We did two rounds of donor egg, which also resulted in miscarriage and BFN. We realized we likely had undiagnosed sperm issues as well, as we had the same results as with my OE. At this point, I grew depressed, knowing the answer to growing our family by seeking out yet another avenue was likely a 'no' due to the resources issue. As some time passes, perspectives can change and educating oneself about options can change a person. Then we learned about donor embryo programs overseas, the small fraction of a cost that fertility treatment is there compared to in North America, as well as a guarantee program. After a little time passed, we happily embraced this option. We also would have sought out adoption had we not had the fear of the birth mother/parents changing their mind, or the process heavily involving our son beforehand. We felt this was too risky emotionally for him. At least with cycles, he didn't know what we were trying for.

We know that seeking out another path to adding to one's family isn't simple. But, the real hardship for us would not be dealing with this - it would be the alternative. Each person needs to decide for themselves what feels right. This is just what was right for us.

I recently had a conversation with a friend I met when cycling overseas. We were there at the same time for transfers - her using OE (she's 43 and still trying with OE) and me with donor embryos. Sadly her cycle was not successful and there is not much hope using her own eggs. They also have one child and are trying for project sibling. She has seen many of her IVF peers find success using donor gametes and then (hopefully) I have, and her mind has been changed about feeling it needs to be her OE, she just wants another child. However, her husband has said it's her OE or nothing, and so they still try with their own gametes. She feels she must respect this, but is worried about her own reckoning with this down the road. I suggested infertility counselling with someone familiar with this type of crossroads, which is something DH and I did.

I told my husband about this, and he said, "Do they want another child or no?" This explains his point of view, how he embraces the notion of family.
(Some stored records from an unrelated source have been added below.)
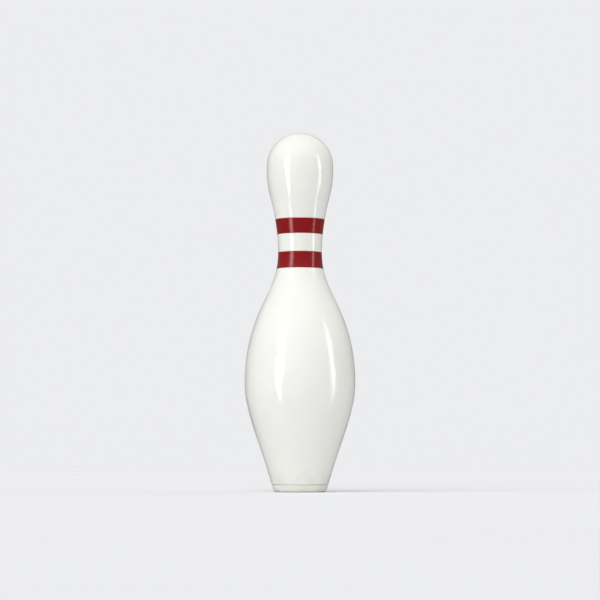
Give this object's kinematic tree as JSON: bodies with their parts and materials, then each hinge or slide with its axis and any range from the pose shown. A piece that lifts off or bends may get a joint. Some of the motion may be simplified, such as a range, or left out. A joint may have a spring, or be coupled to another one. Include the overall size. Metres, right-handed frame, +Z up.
{
  "type": "bowling pin",
  "caption": "Bowling pin with a glued maple core, a moulded plastic coating, a plastic base ring and red bands round the neck; it stands free on its flat foot.",
  "frame": {"origin": "centre of the flat face that the pin stands on", "axes": "+Z up along the pin's axis, from the foot to the crown; +X across the three boards of the core; +Y along the width of the boards"},
  "size_m": [0.117, 0.117, 0.381],
  "materials": {
    "coating": "gloss",
    "band": "gloss",
    "nylon": "satin",
    "maple": "matte"
  },
  "bodies": {
    "root": {"coating": "coating", "base_ring": "nylon", "lower_neck_band": "band", "upper_neck_band": "band", "left_board": "maple", "middle_board": "maple", "right_board": "maple", "left_belly_block": "maple", "right_belly_block": "maple", "front_belly_block": "maple", "back_belly_block": "maple"}
  },
  "joints": []
}
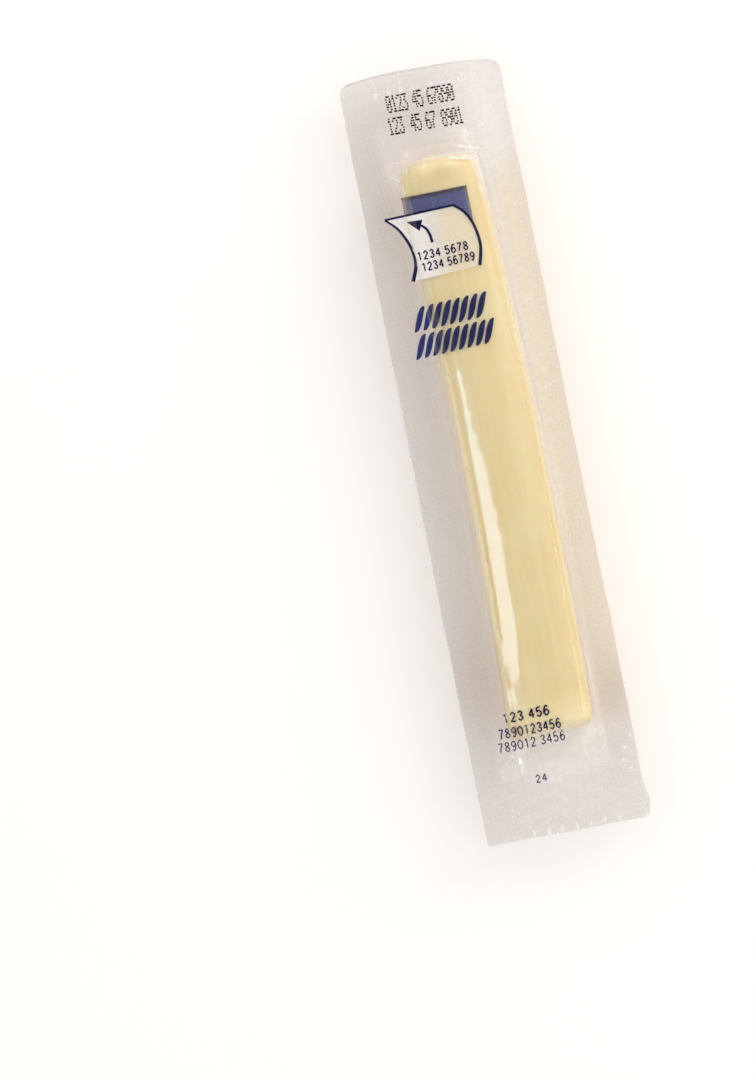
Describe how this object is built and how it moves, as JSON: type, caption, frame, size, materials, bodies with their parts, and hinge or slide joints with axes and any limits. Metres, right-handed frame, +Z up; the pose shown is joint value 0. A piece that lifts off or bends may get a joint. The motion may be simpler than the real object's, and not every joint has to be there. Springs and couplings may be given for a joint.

But not everyone feels comfortable with this and that is fair. I only know of one childless couple and they are childless not by choice in terms of them trying to have a child, but when that didn't succeed, they were unwanting to try an alternative path. So ultimately they are at peace with their decision because when balancing both options on a scale - building a family atypically vs. not having children - they chose the latter, and that is what they were comfortable with. 

One last note - for a long time I thought if I kept trying, I would find another golden egg. When I first thought of using donor eggs and my husband's sperm, I didn't want to consider it. Then reality hit when I couldn't make blasts and had nothing for transfer. When I did the balancing of prospects on the scale, my feelings shifted. The counselling also helped us muddle through the world of donor gametes. We know the resources are available in the future for support.
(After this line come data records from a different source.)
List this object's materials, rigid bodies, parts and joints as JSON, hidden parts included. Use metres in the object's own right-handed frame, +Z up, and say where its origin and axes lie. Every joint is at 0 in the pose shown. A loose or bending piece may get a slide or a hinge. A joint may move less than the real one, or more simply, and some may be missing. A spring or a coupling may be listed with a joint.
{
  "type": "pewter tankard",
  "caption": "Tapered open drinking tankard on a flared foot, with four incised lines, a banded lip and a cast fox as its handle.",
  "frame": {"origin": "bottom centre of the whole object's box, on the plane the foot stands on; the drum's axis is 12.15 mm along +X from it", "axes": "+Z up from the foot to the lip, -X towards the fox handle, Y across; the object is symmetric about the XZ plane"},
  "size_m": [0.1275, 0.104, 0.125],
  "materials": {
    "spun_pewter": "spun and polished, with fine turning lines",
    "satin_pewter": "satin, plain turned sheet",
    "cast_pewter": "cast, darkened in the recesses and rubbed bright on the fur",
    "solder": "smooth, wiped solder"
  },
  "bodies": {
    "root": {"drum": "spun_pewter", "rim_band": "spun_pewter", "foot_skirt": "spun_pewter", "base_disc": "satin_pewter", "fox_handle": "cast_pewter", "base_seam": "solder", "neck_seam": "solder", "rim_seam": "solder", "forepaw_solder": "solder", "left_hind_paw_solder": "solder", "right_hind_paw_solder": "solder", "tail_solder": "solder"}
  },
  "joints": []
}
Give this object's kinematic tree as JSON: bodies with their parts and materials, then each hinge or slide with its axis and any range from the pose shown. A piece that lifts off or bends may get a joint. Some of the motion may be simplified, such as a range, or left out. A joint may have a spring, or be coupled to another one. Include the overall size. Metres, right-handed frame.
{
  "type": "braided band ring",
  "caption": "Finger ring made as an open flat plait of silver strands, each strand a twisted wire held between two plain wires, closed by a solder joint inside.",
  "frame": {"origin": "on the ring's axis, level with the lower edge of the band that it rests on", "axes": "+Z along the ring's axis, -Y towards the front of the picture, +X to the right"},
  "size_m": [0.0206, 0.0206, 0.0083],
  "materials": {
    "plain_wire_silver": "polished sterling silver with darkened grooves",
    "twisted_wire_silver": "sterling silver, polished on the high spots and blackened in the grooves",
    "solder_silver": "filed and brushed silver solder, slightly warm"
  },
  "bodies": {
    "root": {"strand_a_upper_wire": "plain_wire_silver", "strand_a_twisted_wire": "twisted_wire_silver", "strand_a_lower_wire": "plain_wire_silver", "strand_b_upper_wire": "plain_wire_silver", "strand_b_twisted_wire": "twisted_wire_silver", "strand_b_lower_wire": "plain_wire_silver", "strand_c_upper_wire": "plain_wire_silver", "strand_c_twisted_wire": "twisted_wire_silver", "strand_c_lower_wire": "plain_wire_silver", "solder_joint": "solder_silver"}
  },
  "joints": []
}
Okay, really one final note now. I never think about this being a donor pregnancy. It feels exactly the same as my son's pregnancy. In fact, it feels more precious to me, as we literally travelled to the other side of the world several times to create this child, after many unsuccessful attempts of varying types. I have also had both OE and DE miscarriages. Both felt tragic, and to be honest - I was even more upset with the loss of the DE pregnancy. It felt like such a sacrifice and leap of faith and hope, and this also showed me what love and hope is. Another aspect of doing donor in Czech Republic is I never saw pictures of anyone, so it doesn't feel like I did anything but show up for a regular OE embryo transfer. I had seen pictures and read lengthy profiles when I tried our first donor cycle back home, and this definitely altered the whole process for me. I never got those pictures or that information out of my mind. With Czech Republic, it's simply an anonymous donation of cells, nd the whole focus is on us, not anyone else.
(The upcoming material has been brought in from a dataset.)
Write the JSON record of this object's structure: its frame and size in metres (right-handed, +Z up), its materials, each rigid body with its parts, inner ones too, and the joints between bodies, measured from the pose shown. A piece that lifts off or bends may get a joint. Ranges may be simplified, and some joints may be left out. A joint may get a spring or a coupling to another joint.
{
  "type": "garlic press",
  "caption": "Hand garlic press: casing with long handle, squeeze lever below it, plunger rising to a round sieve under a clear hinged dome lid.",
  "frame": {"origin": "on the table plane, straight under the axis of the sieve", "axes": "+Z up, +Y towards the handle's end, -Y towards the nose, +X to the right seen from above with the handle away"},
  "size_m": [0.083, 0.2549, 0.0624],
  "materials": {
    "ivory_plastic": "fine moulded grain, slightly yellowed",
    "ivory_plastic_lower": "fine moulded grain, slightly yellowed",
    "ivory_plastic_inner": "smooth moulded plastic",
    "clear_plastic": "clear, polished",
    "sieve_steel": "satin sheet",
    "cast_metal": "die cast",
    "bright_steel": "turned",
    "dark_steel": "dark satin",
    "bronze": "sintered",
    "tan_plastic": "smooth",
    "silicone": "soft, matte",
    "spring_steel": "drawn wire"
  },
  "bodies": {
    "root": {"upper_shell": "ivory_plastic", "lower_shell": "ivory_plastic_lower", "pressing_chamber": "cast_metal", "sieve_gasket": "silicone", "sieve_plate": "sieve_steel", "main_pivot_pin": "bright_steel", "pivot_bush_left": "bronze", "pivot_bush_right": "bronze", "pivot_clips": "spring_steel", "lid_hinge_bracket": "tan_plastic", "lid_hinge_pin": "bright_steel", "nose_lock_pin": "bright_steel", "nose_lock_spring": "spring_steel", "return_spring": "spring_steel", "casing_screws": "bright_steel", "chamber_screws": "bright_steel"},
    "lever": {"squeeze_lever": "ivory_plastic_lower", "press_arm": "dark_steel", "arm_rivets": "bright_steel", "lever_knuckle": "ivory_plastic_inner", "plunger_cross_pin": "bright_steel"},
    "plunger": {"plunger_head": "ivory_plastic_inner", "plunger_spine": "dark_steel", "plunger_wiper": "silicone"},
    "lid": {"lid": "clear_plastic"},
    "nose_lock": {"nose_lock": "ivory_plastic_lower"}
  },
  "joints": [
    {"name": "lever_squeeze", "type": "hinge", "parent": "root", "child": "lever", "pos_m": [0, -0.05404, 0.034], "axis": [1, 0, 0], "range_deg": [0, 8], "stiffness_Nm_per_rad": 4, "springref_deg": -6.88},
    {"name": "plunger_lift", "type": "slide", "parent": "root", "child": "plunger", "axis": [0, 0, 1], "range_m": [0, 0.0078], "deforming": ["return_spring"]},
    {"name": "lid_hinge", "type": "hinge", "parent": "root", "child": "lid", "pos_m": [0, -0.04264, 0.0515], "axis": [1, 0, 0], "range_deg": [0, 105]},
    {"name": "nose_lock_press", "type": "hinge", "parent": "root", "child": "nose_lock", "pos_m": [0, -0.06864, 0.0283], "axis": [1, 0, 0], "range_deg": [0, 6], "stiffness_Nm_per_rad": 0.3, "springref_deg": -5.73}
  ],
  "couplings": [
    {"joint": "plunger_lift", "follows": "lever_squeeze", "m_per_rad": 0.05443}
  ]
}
No offense meant to anyone who feels differently than me. This is just how I feel. Best of luck in moving forward together or coming to a decision that you can feel with at peace in the years to come.


----------



## Baby2018 (Dec 27, 2017)

Hi hopefullkayte, so glad the embryo transfer is working for you. I would consider that also if I needed to 😁


----------



## deblovescats (Jun 23, 2012)

I totally respect everyone's choices and feelings about DE, whatever anyone decides to do, but I personally think there is too much focus on genetics. At the end of the day, I wanted a healthy baby, and my best chance was to go down the DE route. I did deliberate about it, and had a few misgivings initially, but once I was pregnant, all those thoughts reduced. I have never doubted my decision and love my two beautiful children totally, they are now 4 and 2, and I am planning a further cycle for no 3 in the New Year. I never think they are not mine. As I rationalise it, the donor gave me a few cells, it was my body which nurtured and developed them, and it's me now who cares for them and loves them.


----------



## Roxbury1 (Nov 22, 2013)

I have no experience of DE but as someone whose husband had a vasectomy recently without telling her, I do have experience in being a relationship where the two of you simply don't agree on whether to try for more children. I'm exceptionally lucky to have two babies but had by no means ruled out trying again but DH was absolutely against it - money, years if uncertainty as we went through IVF failures, and watching me have truly awful births where I was circling the drain for a while after hemmoraging just made it impossible for him to envision any more. It broke my heart when he had he snip behind my back and I've spent months trying to forgive him because deep down while I hate how he did it, I have to accept he had good reasons that were for the benefit of or existing family. My point is, you're right there is no compromise, one of you essentially gets their own way at the others loss. But you need to look at the big picture - if for you another baby at the cost of your marriage is worth it, follow your heart down the donor route, only you know what is most important to you and for your family in whatever shape that takes. For me, I'm swallowing the resentment as I appreciate what we have already - that might make me a bit of a mug but I'm not sure in these situations there's a right or wrong, we just muddle it out... Good luck, it's a horrible situation xx


----------



## Baby2018 (Dec 27, 2017)

Hello.
Not sure if this thread is still active. I have set up an DE in March page. That's what I am planning, a transfer in March


----------